== Dataset records ==
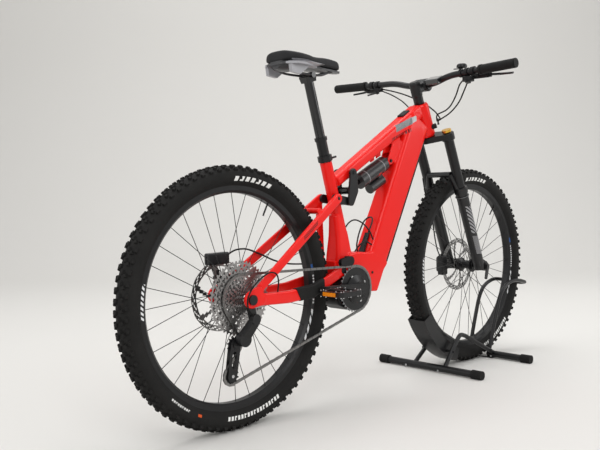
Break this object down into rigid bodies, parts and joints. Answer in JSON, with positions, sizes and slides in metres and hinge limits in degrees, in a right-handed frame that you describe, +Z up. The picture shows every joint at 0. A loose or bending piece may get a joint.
===
== Dataset records ==
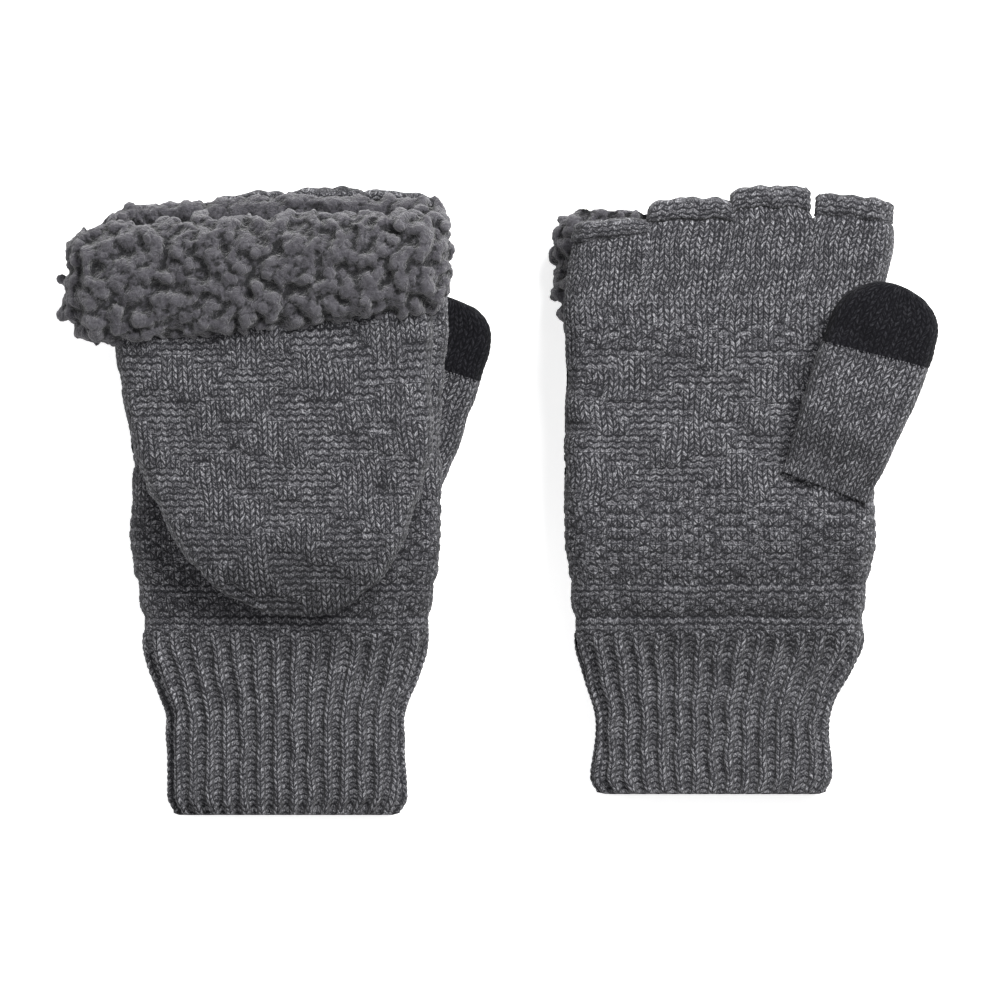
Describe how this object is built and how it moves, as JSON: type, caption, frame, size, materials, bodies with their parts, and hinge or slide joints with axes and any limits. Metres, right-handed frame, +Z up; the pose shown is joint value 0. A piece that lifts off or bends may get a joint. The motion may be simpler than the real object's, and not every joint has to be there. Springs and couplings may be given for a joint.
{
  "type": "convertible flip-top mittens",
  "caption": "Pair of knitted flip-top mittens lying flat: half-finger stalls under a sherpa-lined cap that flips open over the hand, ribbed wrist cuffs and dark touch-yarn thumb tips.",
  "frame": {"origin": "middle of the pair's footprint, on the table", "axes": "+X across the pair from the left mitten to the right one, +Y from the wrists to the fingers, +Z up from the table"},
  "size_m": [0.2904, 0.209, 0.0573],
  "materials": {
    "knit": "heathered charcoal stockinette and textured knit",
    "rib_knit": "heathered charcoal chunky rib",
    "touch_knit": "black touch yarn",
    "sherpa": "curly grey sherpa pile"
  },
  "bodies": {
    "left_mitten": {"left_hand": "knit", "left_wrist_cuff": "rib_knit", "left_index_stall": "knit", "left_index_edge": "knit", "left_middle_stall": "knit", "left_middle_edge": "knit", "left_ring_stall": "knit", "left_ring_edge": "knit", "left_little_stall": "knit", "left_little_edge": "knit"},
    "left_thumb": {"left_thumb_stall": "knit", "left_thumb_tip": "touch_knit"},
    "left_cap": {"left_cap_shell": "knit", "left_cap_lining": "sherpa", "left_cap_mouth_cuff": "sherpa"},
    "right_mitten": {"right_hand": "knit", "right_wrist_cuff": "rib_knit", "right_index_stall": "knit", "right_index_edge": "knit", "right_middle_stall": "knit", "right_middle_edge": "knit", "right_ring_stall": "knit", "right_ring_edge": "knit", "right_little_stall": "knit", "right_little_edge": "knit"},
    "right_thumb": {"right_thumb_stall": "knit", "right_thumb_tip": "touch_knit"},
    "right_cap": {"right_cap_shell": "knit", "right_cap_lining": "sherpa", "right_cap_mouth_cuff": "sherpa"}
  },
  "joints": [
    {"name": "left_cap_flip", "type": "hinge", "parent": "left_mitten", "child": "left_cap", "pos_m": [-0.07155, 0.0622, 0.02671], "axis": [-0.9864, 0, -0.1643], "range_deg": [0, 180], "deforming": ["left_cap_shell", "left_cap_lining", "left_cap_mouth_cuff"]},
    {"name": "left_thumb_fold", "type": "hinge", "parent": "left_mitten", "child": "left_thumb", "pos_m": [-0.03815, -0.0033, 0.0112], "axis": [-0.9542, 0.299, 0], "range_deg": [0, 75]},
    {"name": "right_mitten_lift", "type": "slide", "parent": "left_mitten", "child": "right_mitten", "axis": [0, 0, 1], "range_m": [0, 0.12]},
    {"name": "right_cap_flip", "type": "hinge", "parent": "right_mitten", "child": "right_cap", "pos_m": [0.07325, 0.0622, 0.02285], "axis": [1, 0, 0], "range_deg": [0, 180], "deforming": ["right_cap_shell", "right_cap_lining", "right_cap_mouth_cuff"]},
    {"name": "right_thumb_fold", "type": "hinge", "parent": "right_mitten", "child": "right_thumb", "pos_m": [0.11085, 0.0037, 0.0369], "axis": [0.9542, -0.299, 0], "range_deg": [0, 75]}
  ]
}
===
**What the task requires**
Using the entries above, find all lines with "frame". Copy them.

**Task result**
Break this object down into rigid bodies, parts and joints. Answer in JSON, with positions, sizes and slides in metres and hinge limits in degrees, in a right-handed frame that you describe, +Z up. The picture shows every joint at 0. A loose or bending piece may get a joint.
Describe how this object is built and how it moves, as JSON: type, caption, frame, size, materials, bodies with their parts, and hinge or slide joints with axes and any limits. Metres, right-handed frame, +Z up; the pose shown is joint value 0. A piece that lifts off or bends may get a joint. The motion may be simpler than the real object's, and not every joint has to be there. Springs and couplings may be given for a joint.
  "frame": {"origin": "middle of the pair's footprint, on the table", "axes": "+X across the pair from the left mitten to the right one, +Y from the wrists to the fingers, +Z up from the table"},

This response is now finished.